The Middle East, which extends from the Maghreb, through the Mashrek to the Persian (Arabian) Gulf, is far from being homogenous, particularly in terms of its armaments market. However, a distinction must be made between the weight and the characteristics of the major defence markets in North Africa, the Near East and the rest of the Middle East.
Traditionally, Russia has had the monopoly on major Algerian Defence contracts. With the end of the arms embargo, a new Libyan defence market is emerging, but has yet to come into its own. Israel and Egypt are in a league of their own, because of massive US military aid received following the signing of the 1979 peace accords : approximately US$2.3 billion for the former and US$1.3 - US$1.8 billion for the latter . Jordan, since signing a peace treaty with Israel in 1994, is in a similar position. Syria finds itself virtually excluded from the international procurement market, with the exception of the sale of Russian ground-to-air missiles following Bashar el Assad’s visit to Moscow in January 2005. Conventional Syrian weapons are nearly exclusively Soviet, dating from the first half of the 1980s.
The oil monarchies of the Gulf Co-operation Council (GCC) - Bahrain, Kuwait, Oman, Qatar, Saudi Arabia and the United Arab Emirates (UAE) - make up the core of the Middle East defence market, with just under 40 percent of the world’s total weapons sales during the 1990s. Combined, its ratio of military spending to Gross Domestic Product (GDP) is the highest in the world and, on average, is above 6 per cent. This ratio is two times greater than in industrialised countries, where the average is closer to 2.4 per cent.

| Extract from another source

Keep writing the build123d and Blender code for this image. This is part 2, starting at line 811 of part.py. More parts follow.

There are, of course, a number of reasons for these levels of expenditure. Ethnic and community fractures crisscross the Gulf’s geopolitical space. They are exacerbated by the region’s wealth in hydrocarbons, its specific geographic configuration, and large-scale foreign intervention. The region is also a stage for internally destabilising factors, such as radical Islamist movements and demands for social, economic and political reform.

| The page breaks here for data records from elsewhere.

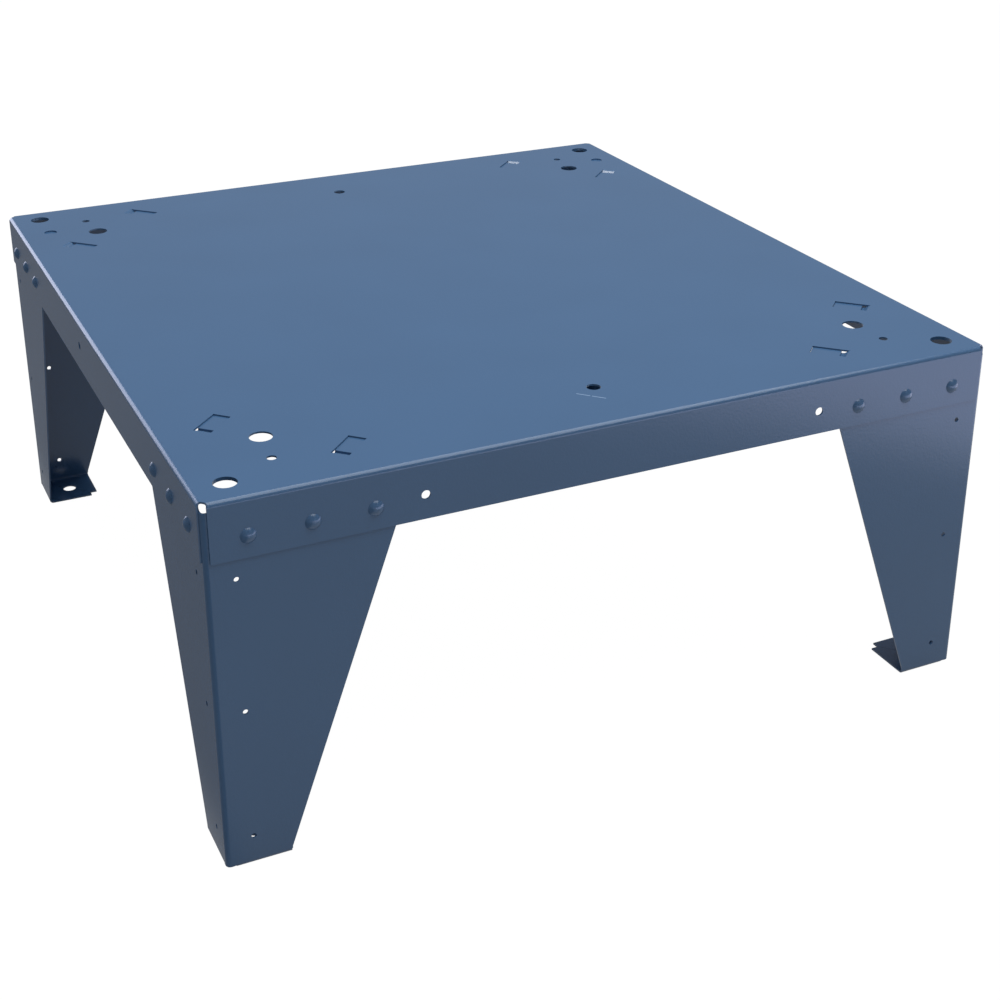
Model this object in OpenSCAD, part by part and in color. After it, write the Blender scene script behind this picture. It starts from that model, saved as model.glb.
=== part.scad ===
// Low pedestal that carries a small robot: one folded sheet-steel top pan
// riveted over four folded corner legs.
// Origin: on the floor under the middle of the pan. X is to the right, Y to the back, Z up.
// Places near a corner are distances in from the pan's outer side face (x) and
// outer front or back face (y), the same at all four corners.

/* [Overall] */
// Width over the side skirts
pan_w = 710; // [560:5:900]
// Depth over the front and back skirts
pan_d = 745; // [560:5:900]
// Height from the floor to the top face
stand_h = 323; // [250:1:450]
// Thickness of the sheet steel
sheet_t = 1.5; // [1:0.1:2]
// Inside radius of every fold
fold_r = 2.5; // [1:0.1:3]

/* [Pan skirts] */
// Height of the skirts, top face to lower edge
skirt_h = 49.5; // [40:0.5:70]
// Distance from the corner at which each skirt ends
skirt_end_gap = 6.2; // [5:0.1:8]
// Radius of the round relief at each corner of the top face
corner_relief_r = 7.2; // [6.5:0.1:9]

/* [Top holes] */
// Diameter of the large bolt holes
bolt_hole_d = 18.8; // [10:0.1:22]
// Distance of the outer bolt holes from both faces
outer_hole_in = 28.6; // [24:0.1:34]
// Distance of the inner bolt holes from the side face
inner_hole_x = 76.4; // [66:0.1:90]
// Distance of the inner bolt holes from the front or back face
inner_hole_y = 92.9; // [88:0.1:100]
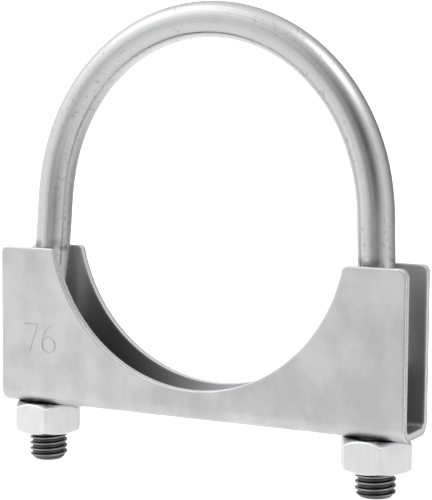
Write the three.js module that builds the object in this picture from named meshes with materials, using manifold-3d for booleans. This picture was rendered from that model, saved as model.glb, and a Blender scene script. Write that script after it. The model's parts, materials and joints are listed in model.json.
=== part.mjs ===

Due to its wealth and geo-strategic importance, the Arab-Persian Gulf has witnessed three major international wars over the past 25 years : the Iran-Iraq war, the first Gulf War and the War against Iraq to oust Saddam Hussein. The “manna” of oil in the Gulf - almost one out of two barrels comes from this region and it has 70 percent of known world reserves - coupled with the strategic stakes and risks of military confrontation have transformed the Gulf into the principal weapons market for Western Defence industries.
Nevertheless, owning these large amounts of highly technological weapons has not allowed the Gulf states to take independent control of their own security. External threats still extend beyond their political, military and human capacities, and it is for this reason that an “oil for security” pact has remained for a long time the principal motivation for the large weapons orders in the region.

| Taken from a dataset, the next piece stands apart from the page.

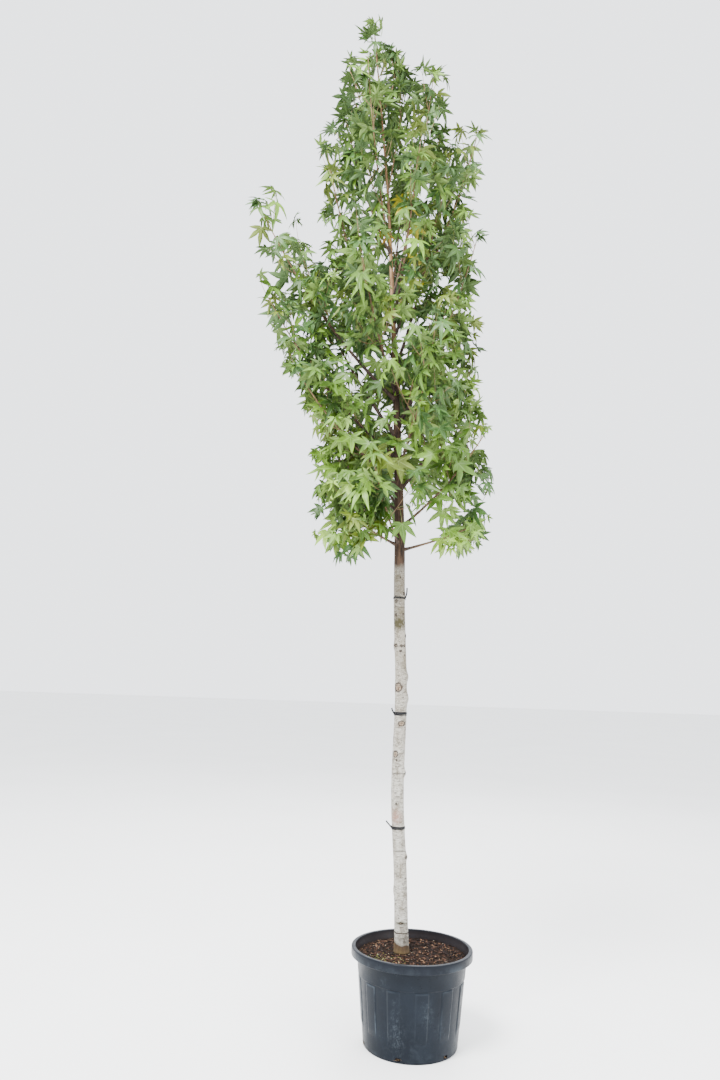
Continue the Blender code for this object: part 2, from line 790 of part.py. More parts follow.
def plan_limbs():
    """Every bough's run, from the named tips and from the rule for the front and back."""
    limbs = []
    for name, (height, tip) in SEEN_BOUGHS.items():
        limbs.append(Limb(name, trunk_axis(height), Vector(tip)))
    for i in range(DEPTH_BOUGHS):
        height = DEPTH_BOUGH_START + i * DEPTH_BOUGH_STEP
        front = i % 2 == 0
        bearing = math.radians(-90 if front else 90)
        bearing += DEPTH_BOUGH_SPREAD * (-1 if i % 4 < 2 else 1) * (1 if front else -1)
        least, most = DEPTH_BOUGH_RISE
        top = height + least + (most - least) * i / (DEPTH_BOUGHS - 1)
        reach = crown_reach(bearing, top) - DEPTH_BOUGH_INSET
        tip = trunk_axis(top) + Vector((math.cos(bearing), math.sin(bearing), 0.0)) * reach
        side = "front" if front else "back"
        limbs.append(Limb(f"{side}_{i // 2 + 1}", trunk_axis(height), tip))
    return limbs


def stem_of(limb):
    """The stem of a mass: it goes on from the bough's end, a hair clear of it."""
    shares = [limb.bare + (1 - limb.bare) * i / STEM_RINGS for i in range(STEM_RINGS + 1)]
    points = [limb.at(share) for share in shares]
    before = limb.at(limb.bare * (1 - 1 / (BOUGH_RINGS - 1)))
    way = (points[0] - before).normalized()
    stem = [points[0] + way * GAP, points[0] + way * STEM_LEAD] + points[1:]
    radii = [limb.radius(limb.bare)] * 2 + [limb.radius(share) for share in shares[1:]]
    return stem, radii


def leader_stem(name):
    """A stem that leaves the leader level and turns up."""
    height, bearing, reach, rise = LEADER_STEMS[name]
    out = Vector((math.cos(bearing), math.sin(bearing), 0.0))
    root = trunk_axis(height) + out * (trunk_radius(height) + 1.5 * GAP)
    tip = trunk_axis(height + rise) + out * reach
    across, up = LEADER_STEM_BEND
    bend = root + out * reach * across + Vector((0, 0, rise * up))
    stem = [root, root + out * LEADER_STEM_LEAD]
    radii = [LEADER_RADIUS, LEADER_RADIUS]
    for i in range(1, STEM_RINGS):
        share = i / (STEM_RINGS - 1)
        left = 1 - share
        stem.append(stem[1] * left**2 + bend * 2 * left * share + tip * share**2)
        radii.append(LEADER_RADIUS * left + STEM_TIP_RADIUS * share)
    return stem, radii


def top_stem():
    """The leader's last growth, straight on from the trunk's tip."""
    points, _ = trunk_points()
    way = (points[-1] - points[-2]).normalized()
    stem = [points[-1] + way * GAP]
    stem += [points[-1] + way * TOP_STEM_RISE * share for share in (0.4, 1.0)]
    return stem, [LEADER_RADIUS, LEADER_RADIUS * 0.85, STEM_TIP_RADIUS]


def samples_along(points, step):
    """Points along a run, a step or less apart."""
    found = []
    for a, b in zip(points, points[1:]):
        count = max(1, math.ceil((b - a).length / step))
        found += [a + (b - a) * (i / count) for i in range(count)]
    return found + [points[-1]]


def main():
    clear_scene()
    tree = make_collection("potted_sweetgum")
    tools = make_collection("tools")
    pot_plastic = make_material("pot", POT_COLOUR, 0.42)
    mulch = make_material("soil", MULCH_COLOUR, 0.95)
    bark = make_material("trunk", TRUNK_COLOUR, 0.85)
    bough_bark = make_material("bough", BOUGH_COLOUR, 0.85)
    band_rubber = make_material("tie", TIE_COLOUR, 0.6)
    leaf_greens = [make_material(f"foliage_{i}", colour, 0.5) for i, colour in enumerate(LEAF_COLOURS)]

    make_pot(tree, tools, pot_plastic)
    make_soil(tree, mulch)
    trunk_line, radii = trunk_points()
    trunk = make_tube("trunk", trunk_line, radii, TRUNK_SIDES, tree, bark)
    limb_faces = [touch_tree(trunk.data)]
    points, radii = trunk_points(swell=CUTTER_SWELL, overrun=CUTTER_OVERRUN)
    cutter = make_tube("trunk_cutter", points, radii, TRUNK_SIDES, tools)
    hide_tool(cutter)
    for name in TIES:
        make_tie(name, tree, tools, cutter, band_rubber)

    limbs = plan_limbs()
    for limb in limbs:
        shares = [limb.bare * i / (BOUGH_RINGS - 1) for i in range(BOUGH_RINGS)]
        run = [limb.at(share) for share in shares]
        thickness = [limb.radius(share) for share in shares]
        bough = make_tube("bough_" + limb.name, run, thickness, BOUGH_SIDES, tree, bough_bark)
        boolean(bough, "DIFFERENCE", cutter)
        keep_outer_body(bough.data)
        limb_faces.append(touch_tree(bough.data))
    bpy.data.objects.remove(cutter)

    stems = {limb.name: stem_of(limb) for limb in limbs}
    stems.update({name: leader_stem(name) for name in LEADER_STEMS})
    stems["leader_top"] = top_stem()
    spines = [samples_along(stem, SPINE_STEP) for stem, _ in stems.values()]
    solid_limbs = [(point, trunk_radius(point.z)) for point in samples_along(trunk_line, TRUNK_STEP)]
    for limb in limbs:
        shares = [limb.bare * i / LIMB_SAMPLES for i in range(LIMB_SAMPLES + 1)]
        solid_limbs += [(limb.at(share), limb.radius(share)) for share in shares]
    space = Space(spines, solid_limbs, limb_faces)
    for number, (name, (stem, sizes)) in enumerate(stems.items()):
        mass = Mass("foliage_" + name, number, stem, sizes, space)
        mass.grow(tree, tools, leaf_greens[number % len(leaf_greens)])
    bpy.data.collections.remove(tools)

    root = bpy.data.objects.new("potted_sweetgum", None)
    tree.objects.link(root)
    for thing in tree.objects:
        if thing is not root:
            thing.parent = root


main()
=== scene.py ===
"""The looks of a potted young sweetgum tree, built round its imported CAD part.

Metres, +Z up, in the part's own frame: the origin is the centre of the pot's flat underside and
-Y is the front. The twigs and leaves grow from the part's limbs by the same rule as its solids.
"""

import math
import random

import bmesh
import bpy
import numpy as np
from mathutils import Matrix, Vector, noise


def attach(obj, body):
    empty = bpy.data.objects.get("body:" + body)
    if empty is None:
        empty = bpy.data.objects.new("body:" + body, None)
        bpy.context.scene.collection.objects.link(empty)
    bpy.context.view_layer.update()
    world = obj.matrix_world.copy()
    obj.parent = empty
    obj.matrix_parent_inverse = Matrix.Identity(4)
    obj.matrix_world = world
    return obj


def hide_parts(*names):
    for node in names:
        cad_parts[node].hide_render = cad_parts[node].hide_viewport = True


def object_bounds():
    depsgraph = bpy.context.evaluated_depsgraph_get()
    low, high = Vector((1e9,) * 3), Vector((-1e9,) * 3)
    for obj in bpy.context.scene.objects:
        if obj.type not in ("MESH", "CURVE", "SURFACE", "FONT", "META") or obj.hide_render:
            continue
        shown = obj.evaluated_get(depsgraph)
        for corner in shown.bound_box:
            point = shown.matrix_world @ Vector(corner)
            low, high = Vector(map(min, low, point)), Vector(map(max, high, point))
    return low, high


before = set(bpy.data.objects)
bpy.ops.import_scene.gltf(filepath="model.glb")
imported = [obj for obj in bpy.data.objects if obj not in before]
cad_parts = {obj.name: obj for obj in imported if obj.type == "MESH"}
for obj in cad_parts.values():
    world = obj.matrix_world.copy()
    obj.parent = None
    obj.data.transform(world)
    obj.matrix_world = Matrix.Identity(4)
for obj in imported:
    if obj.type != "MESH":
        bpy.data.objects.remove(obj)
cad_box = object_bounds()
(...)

The decision-making process that precedes the signing of major defence contracts, which can some years amount to a total of US$50 billion, takes into account the political-security guarantee that these contracts offer, the technological quality of the equipment itself, the industrial marketing campaigns, and the quality and financial arrangements associated with competing offers. Other factors of varying importance also play a role, including the influence of the different members of the ruling families and the degree of power and influence of indigenous tribes. Moreover, a decision-making rationale is evolving and other factors are also being taken into account. Today, procurement policies are being devised more and more on “Western-style” geo-political grounds, where military, defence and security strategy dictates future equipment needs.
Finally, the influence of domestic threats on defence and military procurement policies, such as militant Islam and internal upheavals, is growing. These internal threats have become major decision-making factors since 11 September 2001 and following the various attacks - both successful and thwarted - in Saudi Arabia and elsewhere in the region.